_WHAT YOU ARE ASKED TO DO_: For the material that follows, return exactly the lines from the one with "hand = -1 if" through the one with "obj.parent = None", both ends included.

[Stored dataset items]

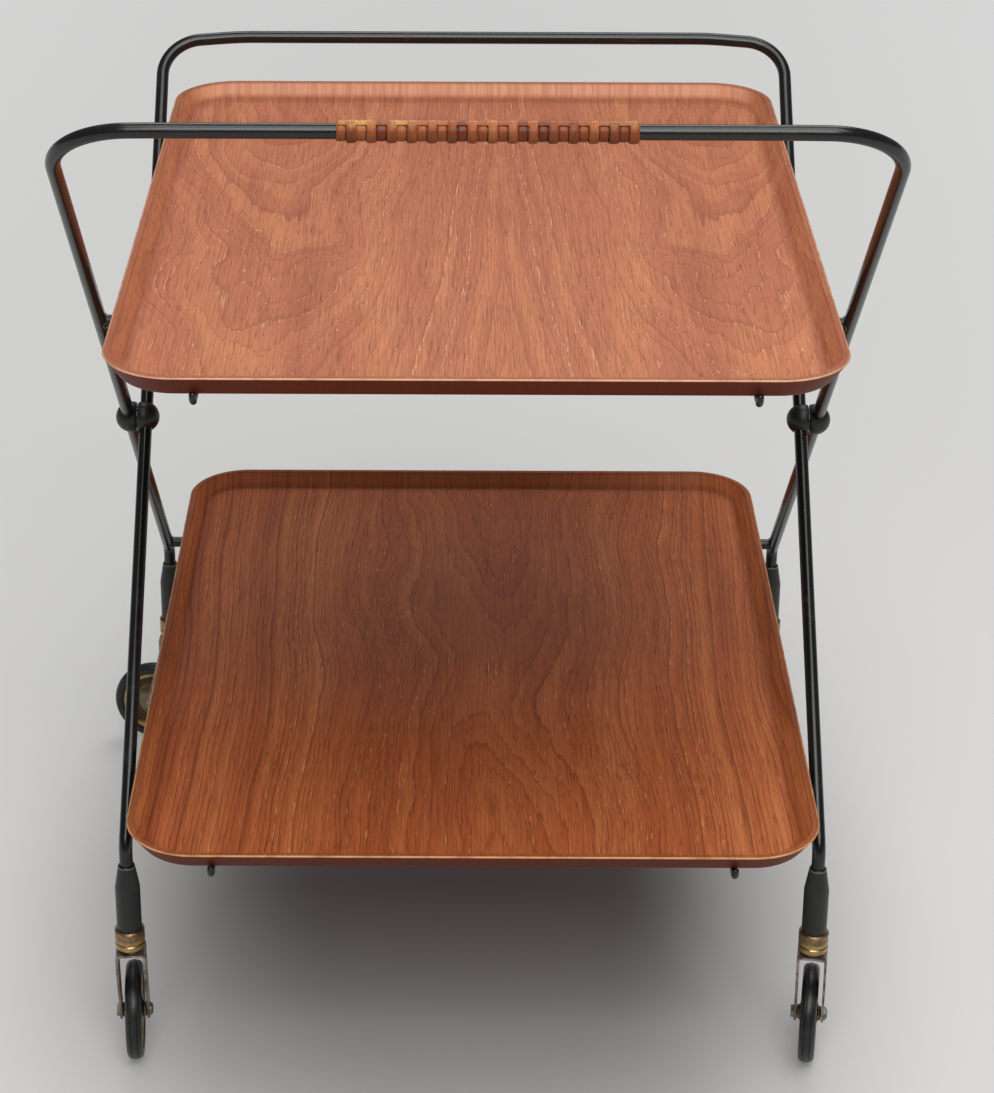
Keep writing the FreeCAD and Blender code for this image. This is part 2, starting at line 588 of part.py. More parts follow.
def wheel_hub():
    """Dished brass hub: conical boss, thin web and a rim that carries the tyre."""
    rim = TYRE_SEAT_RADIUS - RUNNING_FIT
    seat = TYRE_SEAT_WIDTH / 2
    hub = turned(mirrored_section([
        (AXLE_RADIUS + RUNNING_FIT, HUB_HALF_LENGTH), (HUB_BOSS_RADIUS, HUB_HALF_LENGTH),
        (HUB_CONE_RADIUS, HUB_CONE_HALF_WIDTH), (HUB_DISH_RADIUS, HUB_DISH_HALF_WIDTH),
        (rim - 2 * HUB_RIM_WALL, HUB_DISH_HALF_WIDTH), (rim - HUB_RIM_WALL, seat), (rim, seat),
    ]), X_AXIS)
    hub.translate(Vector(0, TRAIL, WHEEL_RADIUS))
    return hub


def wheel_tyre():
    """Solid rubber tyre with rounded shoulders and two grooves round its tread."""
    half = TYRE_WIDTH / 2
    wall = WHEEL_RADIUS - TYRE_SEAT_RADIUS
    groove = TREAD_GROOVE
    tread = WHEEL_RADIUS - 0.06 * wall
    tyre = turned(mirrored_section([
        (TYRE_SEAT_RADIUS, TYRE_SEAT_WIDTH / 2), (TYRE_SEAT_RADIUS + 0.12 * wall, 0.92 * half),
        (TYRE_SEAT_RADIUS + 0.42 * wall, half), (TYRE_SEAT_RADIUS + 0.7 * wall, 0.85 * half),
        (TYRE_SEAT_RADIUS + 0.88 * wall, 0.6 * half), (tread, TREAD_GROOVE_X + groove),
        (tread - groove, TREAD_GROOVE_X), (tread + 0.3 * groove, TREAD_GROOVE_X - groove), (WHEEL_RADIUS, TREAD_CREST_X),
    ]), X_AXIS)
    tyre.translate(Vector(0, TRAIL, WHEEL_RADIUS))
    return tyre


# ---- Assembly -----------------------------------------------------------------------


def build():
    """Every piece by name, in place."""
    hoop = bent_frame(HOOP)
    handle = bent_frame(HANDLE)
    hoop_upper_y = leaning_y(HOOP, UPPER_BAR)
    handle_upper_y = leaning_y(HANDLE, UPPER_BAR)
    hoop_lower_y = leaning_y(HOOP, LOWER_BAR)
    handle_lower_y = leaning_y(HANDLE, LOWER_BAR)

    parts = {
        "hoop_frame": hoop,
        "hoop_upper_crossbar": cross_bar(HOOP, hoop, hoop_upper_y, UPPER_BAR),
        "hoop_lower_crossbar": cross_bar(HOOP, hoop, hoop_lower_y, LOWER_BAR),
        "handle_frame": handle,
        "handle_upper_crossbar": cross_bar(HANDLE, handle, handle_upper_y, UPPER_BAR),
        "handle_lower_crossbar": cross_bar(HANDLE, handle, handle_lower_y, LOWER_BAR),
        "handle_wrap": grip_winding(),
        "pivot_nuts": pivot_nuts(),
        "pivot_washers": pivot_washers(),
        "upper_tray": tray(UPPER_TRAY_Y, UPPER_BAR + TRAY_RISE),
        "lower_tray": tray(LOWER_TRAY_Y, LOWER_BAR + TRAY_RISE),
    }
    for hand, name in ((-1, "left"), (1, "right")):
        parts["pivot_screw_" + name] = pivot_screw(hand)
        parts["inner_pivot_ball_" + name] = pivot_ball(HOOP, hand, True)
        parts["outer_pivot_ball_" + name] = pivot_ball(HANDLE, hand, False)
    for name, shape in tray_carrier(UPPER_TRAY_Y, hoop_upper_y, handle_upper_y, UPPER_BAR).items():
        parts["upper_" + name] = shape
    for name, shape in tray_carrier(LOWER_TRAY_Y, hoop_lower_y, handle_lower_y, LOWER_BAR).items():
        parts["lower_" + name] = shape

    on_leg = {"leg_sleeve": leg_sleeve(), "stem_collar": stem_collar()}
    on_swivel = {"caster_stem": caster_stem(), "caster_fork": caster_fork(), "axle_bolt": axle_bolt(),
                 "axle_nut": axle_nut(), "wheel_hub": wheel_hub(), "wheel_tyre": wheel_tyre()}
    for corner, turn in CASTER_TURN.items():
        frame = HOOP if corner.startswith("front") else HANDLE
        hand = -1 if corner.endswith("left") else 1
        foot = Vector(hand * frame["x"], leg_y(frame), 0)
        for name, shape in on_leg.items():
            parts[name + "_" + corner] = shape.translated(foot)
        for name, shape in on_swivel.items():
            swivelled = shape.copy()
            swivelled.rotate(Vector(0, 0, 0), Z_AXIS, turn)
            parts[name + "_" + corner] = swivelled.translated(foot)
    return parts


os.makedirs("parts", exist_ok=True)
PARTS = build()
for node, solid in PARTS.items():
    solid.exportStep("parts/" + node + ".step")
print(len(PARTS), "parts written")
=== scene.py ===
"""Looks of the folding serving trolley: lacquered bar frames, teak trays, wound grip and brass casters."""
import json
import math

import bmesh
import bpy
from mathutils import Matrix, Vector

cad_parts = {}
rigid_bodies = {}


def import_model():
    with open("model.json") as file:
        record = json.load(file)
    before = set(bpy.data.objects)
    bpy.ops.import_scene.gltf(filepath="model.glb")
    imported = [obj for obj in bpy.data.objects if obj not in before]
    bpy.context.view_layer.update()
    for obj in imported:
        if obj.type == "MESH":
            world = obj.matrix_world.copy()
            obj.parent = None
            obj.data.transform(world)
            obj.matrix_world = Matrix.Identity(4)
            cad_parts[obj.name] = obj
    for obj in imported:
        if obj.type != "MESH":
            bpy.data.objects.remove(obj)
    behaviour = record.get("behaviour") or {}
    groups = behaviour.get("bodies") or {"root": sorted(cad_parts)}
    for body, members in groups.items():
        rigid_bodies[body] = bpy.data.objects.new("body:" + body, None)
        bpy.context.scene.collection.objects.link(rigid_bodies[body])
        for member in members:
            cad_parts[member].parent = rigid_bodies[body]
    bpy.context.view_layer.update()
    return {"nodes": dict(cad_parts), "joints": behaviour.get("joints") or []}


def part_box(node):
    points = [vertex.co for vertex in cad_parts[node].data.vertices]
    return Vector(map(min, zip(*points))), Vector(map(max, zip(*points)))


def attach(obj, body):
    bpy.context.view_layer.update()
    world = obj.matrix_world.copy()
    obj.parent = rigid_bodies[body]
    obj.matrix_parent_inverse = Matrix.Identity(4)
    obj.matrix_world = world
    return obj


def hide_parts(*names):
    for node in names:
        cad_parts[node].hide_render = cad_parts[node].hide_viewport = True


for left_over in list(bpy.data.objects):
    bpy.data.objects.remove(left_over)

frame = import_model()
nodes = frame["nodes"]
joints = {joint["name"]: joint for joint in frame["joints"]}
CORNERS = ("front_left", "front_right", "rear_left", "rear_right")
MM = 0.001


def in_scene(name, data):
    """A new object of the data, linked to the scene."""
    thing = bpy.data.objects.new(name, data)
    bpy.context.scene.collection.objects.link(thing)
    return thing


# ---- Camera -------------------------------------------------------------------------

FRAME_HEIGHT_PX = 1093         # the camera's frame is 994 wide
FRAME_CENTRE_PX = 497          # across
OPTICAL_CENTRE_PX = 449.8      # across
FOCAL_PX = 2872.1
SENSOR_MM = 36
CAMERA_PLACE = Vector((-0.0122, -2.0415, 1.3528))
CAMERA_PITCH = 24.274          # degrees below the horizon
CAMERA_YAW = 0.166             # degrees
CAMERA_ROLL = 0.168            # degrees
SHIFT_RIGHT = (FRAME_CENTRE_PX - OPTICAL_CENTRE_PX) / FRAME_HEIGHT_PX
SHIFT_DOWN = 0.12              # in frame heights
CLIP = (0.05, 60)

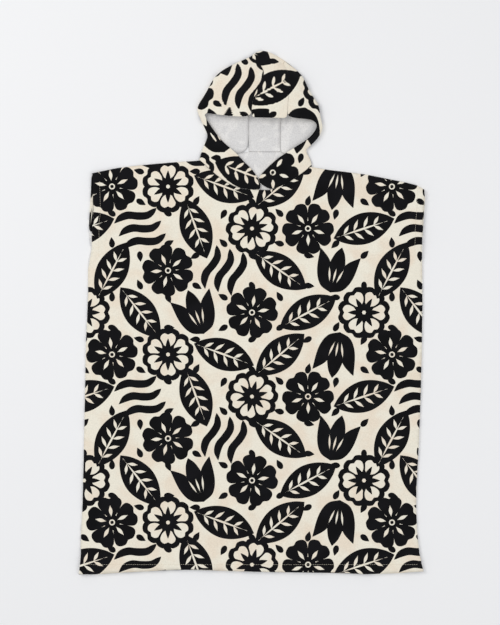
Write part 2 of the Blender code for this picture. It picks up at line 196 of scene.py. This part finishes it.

_EXERCISE SOLUTION_:
        hand = -1 if corner.endswith("left") else 1
        foot = Vector(hand * frame["x"], leg_y(frame), 0)
        for name, shape in on_leg.items():
            parts[name + "_" + corner] = shape.translated(foot)
        for name, shape in on_swivel.items():
            swivelled = shape.copy()
            swivelled.rotate(Vector(0, 0, 0), Z_AXIS, turn)
            parts[name + "_" + corner] = swivelled.translated(foot)
    return parts


os.makedirs("parts", exist_ok=True)
PARTS = build()
for node, solid in PARTS.items():
    solid.exportStep("parts/" + node + ".step")
print(len(PARTS), "parts written")
=== scene.py ===
"""Looks of the folding serving trolley: lacquered bar frames, teak trays, wound grip and brass casters."""
import json
import math

import bmesh
import bpy
from mathutils import Matrix, Vector

cad_parts = {}
rigid_bodies = {}


def import_model():
    with open("model.json") as file:
        record = json.load(file)
    before = set(bpy.data.objects)
    bpy.ops.import_scene.gltf(filepath="model.glb")
    imported = [obj for obj in bpy.data.objects if obj not in before]
    bpy.context.view_layer.update()
    for obj in imported:
        if obj.type == "MESH":
            world = obj.matrix_world.copy()
            obj.parent = None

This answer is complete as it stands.